Syrian activists call general strike in new tactic

The govt crackdown in Syria is turning to be more brutal and bloody.

Beirut: Syrian protesters have called for
a one-day nationwide general strike, urging students to skip school and workers to bring commerce to a halt in a new
strategy of defiance against government crackdowns that appear
to be turning more brutal and bloody.

The strike, planned for Wednesday, marks a shift by
opposition forces to strike at President Bashar Assad`s regime
from new angles: its economic underpinnings and ability to
keep the country running during two months of widening
battles.

A sweeping popular acceptance of the strike call would
be an embarrassing blow to Assad and show support for the
uprising in places, such as central Damascus, where
significant protests have yet to take hold and security forces
have choked off the few that have taken place.

"It will be a day of punishment for the regime from
the free revolutionaries ... Massive protests, no schools, no
universities, no stores or restaurants and even no taxis.

Nothing," said a statement posted on the main Facebook page of
the Syrian Revolution 2011.

The strike call came as the United States and European
Union planned new sanctions against the Syrian leadership. In
Washington, US Secretary of State Hillary Rodham Clinton and
EU foreign policy chief Catherine Ashton told reporters that
the tighter measures could be imposed in the coming days.
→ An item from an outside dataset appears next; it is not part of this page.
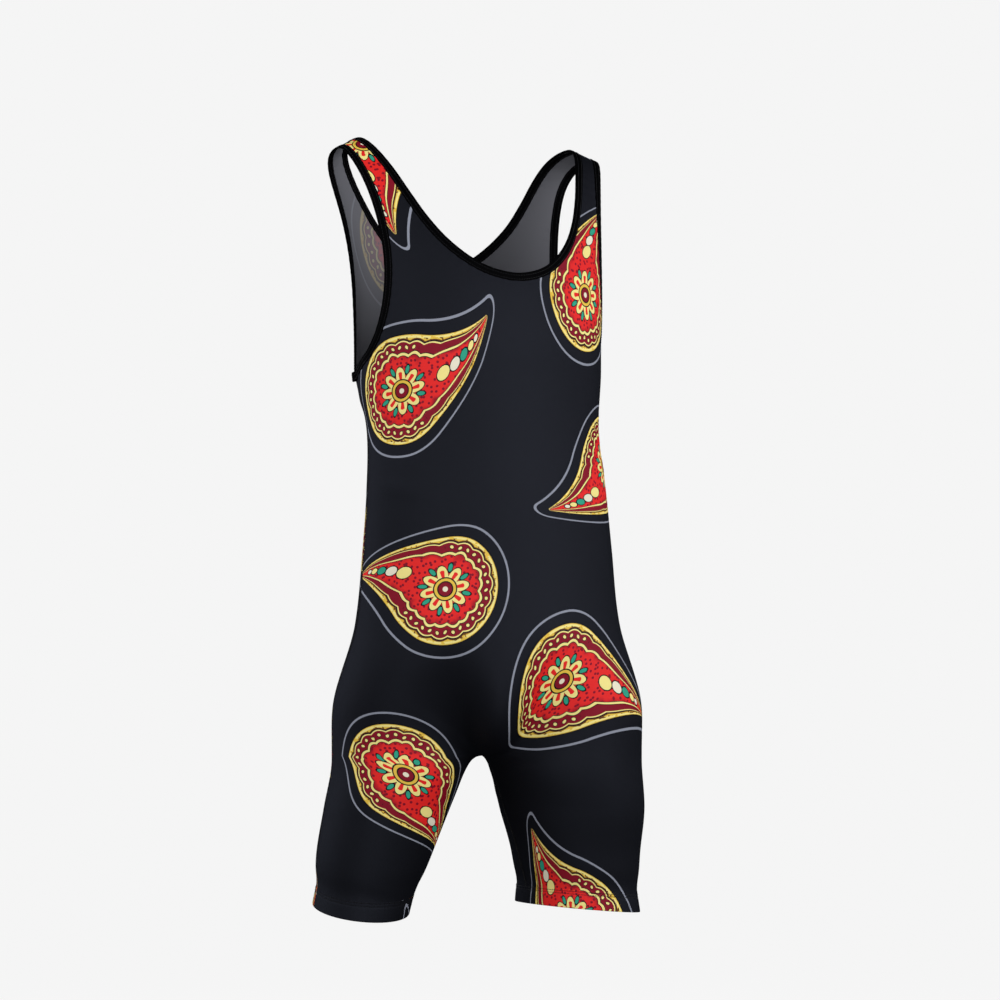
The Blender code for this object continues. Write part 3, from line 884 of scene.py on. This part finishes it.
def sew(name, rows):
    """Raised stitches along rows. out points out of the cloth, and turn is how far each stitch
    lies across its row, in degrees."""
    points, faces = [], []
    ring = np.arange(THREAD_SIDES)
    angles = 2 * np.pi * ring / THREAD_SIDES
    for row in rows:
        lengths = along_line(row.line)
        count = max(1, int(lengths[-1] / row.pitch))
        middles = (np.arange(count) + 0.5) * lengths[-1] / count
        ahead, behind = (read_line(row.line, lengths, middles + step) for step in (1, -1))
        way = ahead - behind
        out = read_line(row.out, lengths, middles)
        side = np.cross(out, way)
        turn = np.radians(row.turn)
        way, side = (part / np.linalg.norm(part, axis=1, keepdims=True) for part in (way, side))
        cosine, sine = np.cos(turn), np.sin(turn)
        way, side = way * cosine + side * sine, side * cosine - way * sine
        centres = read_line(row.line, lengths, middles)
        start = sum(len(part) for part in points)
        rings = []
        for place, girth, rise in STITCH_RINGS:
            centre = centres + way * (place * row.length / 2) + out * (rise * THREAD_RADIUS)
            spoke = side[:, None] * np.cos(angles)[:, None] + out[:, None] * np.sin(angles)[:, None]
            rings.append(centre[:, None] + spoke * THREAD_RADIUS * girth)
        points.append(np.stack(rings, axis=1).reshape(-1, 3))
        per_stitch = len(STITCH_RINGS) * THREAD_SIDES
        for first in range(start, start + count * per_stitch, per_stitch):
            for level in range(len(STITCH_RINGS) - 1):
                here = first + level * THREAD_SIDES
                faces += [
                    (here + k, here + (k + 1) % THREAD_SIDES,
                     here + THREAD_SIDES + (k + 1) % THREAD_SIDES, here + THREAD_SIDES + k)
                    for k in range(THREAD_SIDES)
                ]
            faces.append(tuple(first + ring[::-1]))
            faces.append(tuple(first + per_stitch - THREAD_SIDES + ring))
    return make_mesh(name, np.concatenate(points), faces, {}, np.zeros(len(faces)), [THREAD])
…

Meanwhile, watchdog groups and Syrians fleeing into
neighbouring Lebanon added to the accounts of violence.

A Syrian rights activist, Mustafa Osso, said
government agents chased and beat students taking part in a
protest against Assad`s regime at a university in Aleppo,
Syria`s second-largest largest city. Security officials in
Lebanon said at least 170 people entered the country
yesterday, including a 2-year-old girl with a shrapnel wound
in her chest.

Syrians pouring over the Lebanon border in recent days
have described horrific scenes of execution-style slayings and
bodies in the streets in the western town of Talkalakh, which
has been reportedly encircled by security forces.

Osso, head of the Kurdish Organization for the Defense
of Human Rights and Public Freedoms in Syria, said there were
reports of gunfire in Talkalakh yesterday, but it was not
clear whether there were injuries.

At least 16 people, eight of them members of the same
family, have been killed in recent days in Talkalakh, a town
of about 70,000 residents, witnesses and activists said.

Syria`s official news agency said eight soldiers and
policemen were killed yesterday and five others were wounded
while pursuing fugitives in Talkalakh and nearby areas. The
report said security forces arrested several fugitives and
confiscated a large amount of weapons.